The evaluation process has also had a positive impact on specific library initiatives. I´ll just mention one… a very important one. Library directors have agreed that we need to switch our print subscriptions into electronic subscriptions. We are realistic and do not expect to achieve this in a short period of time, nor we pretend to entirely “delete” our print collections; we may have to make some choices. But we do know, everyone knows, that the world is going paperless, the academic world is going paperless, most research is being done paperless, therefore, the library world is already becoming paperless. So we have to update. We have to make that change. And we have started that change. As a collection development issue it was also part the ACRL message and we want to move it forward. It has been a process full of challenges. It is like entering a new world, and not just for us, but also for non-librarians. The people on the CA already know about this, especially in the legal division, and the budget office too. Success has already been achieved. A lot of effort was put into this and I want to acknowledge it, we are grateful for it, we appreciate your help. But it is not over yet. There will be more, there will be more contracts, more negotiations, long hours of work. More funds will be needed, funds that our libraries currently do not have. Even though money is always an issue, or many times the issue, I am very confident that library directors and the Systemic Executive Committee that was created for this task can and will work together to reach this goal. It will be worth the effort, because I´m sure that a successful

conversion process will project the UPR as a solid research institution around the world. This is necessary; it is the right thing to do. And it is perfectly compatible with The Ten for the Decade document, our agenda for planning. It contains ten challenges and many goals, and I will quote some of them. From Challenge 1: Sustained ties to the student body To optimize pre-registration, registration, and the provision of services, including library services, to the point at which they are fundamentally on-line systems. And To promote competitive research, investigation, and creative work in all disciplines at a level which conforms to international standards of excellence.
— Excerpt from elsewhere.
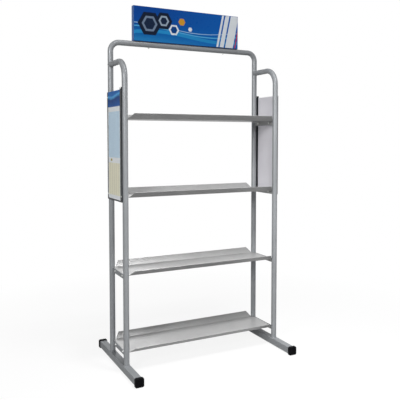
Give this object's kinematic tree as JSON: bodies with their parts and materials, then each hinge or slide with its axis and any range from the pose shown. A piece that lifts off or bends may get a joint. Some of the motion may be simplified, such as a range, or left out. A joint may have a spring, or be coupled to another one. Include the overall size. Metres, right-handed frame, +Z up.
{
  "type": "steel display rack",
  "caption": "Free-standing display rack: bent-tube frame on square feet, flared sheet shelves, a header tray on top and side panels.",
  "frame": {"origin": "on the floor, midway between the four uprights", "axes": "+X to the right as seen from the front, +Y to the rear, +Z up"},
  "size_m": [1.02, 0.65, 2.059],
  "materials": {
    "frame_paint": "silver-grey powder coat on steel tube, square tube and flat bar",
    "shelf_paint": "silver-grey powder coat on folded sheet steel",
    "black_plastic": "moulded black end cap",
    "trim_plastic": "black extruded edge channel",
    "header_paint": "blue coat on folded sheet steel",
    "printed_film": null,
    "panel_board": "pale flat plastic sheet",
    "zinc": "zinc plated"
  },
  "bodies": {
    "root": {"crossbar_left_bottom": "frame_paint", "crossbar_left_lower_middle": "frame_paint", "crossbar_left_top": "frame_paint", "crossbar_left_upper_middle": "frame_paint", "crossbar_right_bottom": "frame_paint", "crossbar_right_lower_middle": "frame_paint", "crossbar_right_top": "frame_paint", "crossbar_right_upper_middle": "frame_paint", "foot_cap_left_front": "black_plastic", "foot_cap_left_rear": "black_plastic", "foot_cap_right_front": "black_plastic", "foot_cap_right_rear": "black_plastic", "foot_left": "frame_paint", "foot_right": "frame_paint", "front_post_left": "frame_paint", "front_post_right": "frame_paint", "header_bolts": "zinc", "header_graphic": "printed_film", "header_nuts": "zinc", "header_tray": "header_paint", "panel_screws_left": "zinc", "panel_screws_right": "zinc", "panel_sill_left": "trim_plastic", "panel_sill_right": "trim_plastic", "panel_trim_left_front": "trim_plastic", "panel_trim_left_rear": "trim_plastic", "panel_trim_right_front": "trim_plastic", "panel_trim_right_rear": "trim_plastic", "rear_hoop": "frame_paint", "shelf_bolts_bottom": "zinc", "shelf_bolts_lower_middle": "zinc", "shelf_bolts_top": "zinc", "shelf_bolts_upper_middle": "zinc", "shelf_bottom": "shelf_paint", "shelf_lower_middle": "shelf_paint", "shelf_nuts_bottom": "zinc", "shelf_nuts_lower_middle": "zinc", "shelf_nuts_top": "zinc", "shelf_nuts_upper_middle": "zinc", "shelf_top": "shelf_paint", "shelf_upper_middle": "shelf_paint", "side_chart_left": "printed_film", "side_panel_left": "panel_board", "side_panel_right": "panel_board"}
  },
  "joints": []
}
Please Chancellors and Deans, please, think of the library as a synonym of research. It´s like a marriage that works well and must last forever and ever. From Challenge 2: An Academic Culture of Currency, Experimentation, and Renewal; To foster more efficient connections between library systems and academic systems; in order to do this, to develop clear and workable policies on collections development and to formulate more effective protocols for communication, consultation, the utilization and circulation of information resources, acquisitions, and inter-library loans. From Challenge 5: Technological Currency; To provide students, alumni/ae, and faculty with effective access to the internet and to technologies and equipment, and to provide training to strengthen their information competencies.
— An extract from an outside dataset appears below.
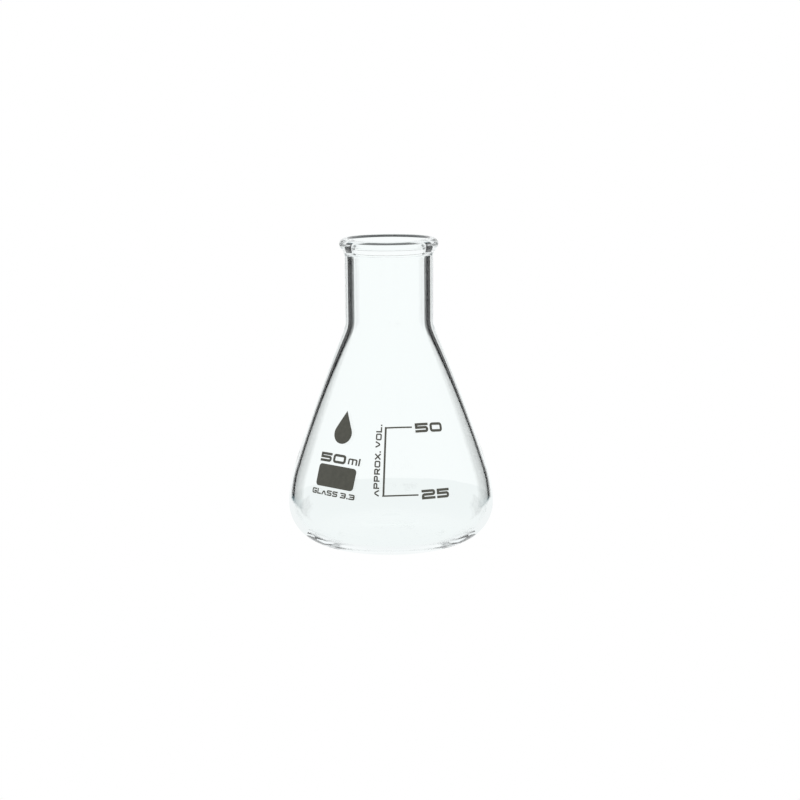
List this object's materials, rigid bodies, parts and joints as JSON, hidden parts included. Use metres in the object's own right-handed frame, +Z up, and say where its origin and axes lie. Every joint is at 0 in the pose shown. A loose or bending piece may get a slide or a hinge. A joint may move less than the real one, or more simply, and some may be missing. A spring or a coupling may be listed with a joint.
{
  "type": "erlenmeyer flask",
  "caption": "Clear glass conical flask with a cylindrical neck, beaded rim, rounded heel and dark fired-on graduation print.",
  "frame": {"origin": "on the flask's axis, at the height of the surface it stands on", "axes": "+Z up along the flask's axis, out of the mouth; the print faces -Y, +X is to the right when reading it"},
  "size_m": [0.0518, 0.0518, 0.076],
  "materials": {
    "clear_glass": "polished",
    "enamel_print": "satin fired enamel"
  },
  "bodies": {
    "root": {"flask_glass": "clear_glass", "graduation_bracket": "enamel_print", "upper_numeral": "enamel_print", "lower_numeral": "enamel_print", "volume_legend": "enamel_print", "capacity_legend": "enamel_print", "marking_spot": "enamel_print", "glass_type_legend": "enamel_print", "droplet_mark": "enamel_print"}
  },
  "joints": []
}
And To expand and update the technology and equipment in research centers, group study areas, meeting rooms, amphitheaters, theaters, classrooms, libraries, and laboratories. Words like group study areas, meeting rooms, amphitheaters, etc. remind me about something called Learning Commons. Another project for the very near future. To end my words, and on behalf of all librarians, I would like to thank our Administration for granting me the opportunity to address this audience and leave you with two messages: To our administration: You have the full support of every library director to achieve the goals of our Institution. We share the same interest and desire to advance our University and make of it the best possible house of studies and research for Puerto Rico and the world. To our evaluators from ACRL: We encourage you to repeat this process through the rest of the Nation. Make of these standards something that every academic library wants to comply with and abide by. As they stand as synonyms of excellence, efficiency, and distinction, make proposals to other colleges and universities, present to them what was done in Puerto Rico, it is a hard to reject offer. Think big. And from the UPR libraries remember this phrase in the future: We want you back! Thank you very much!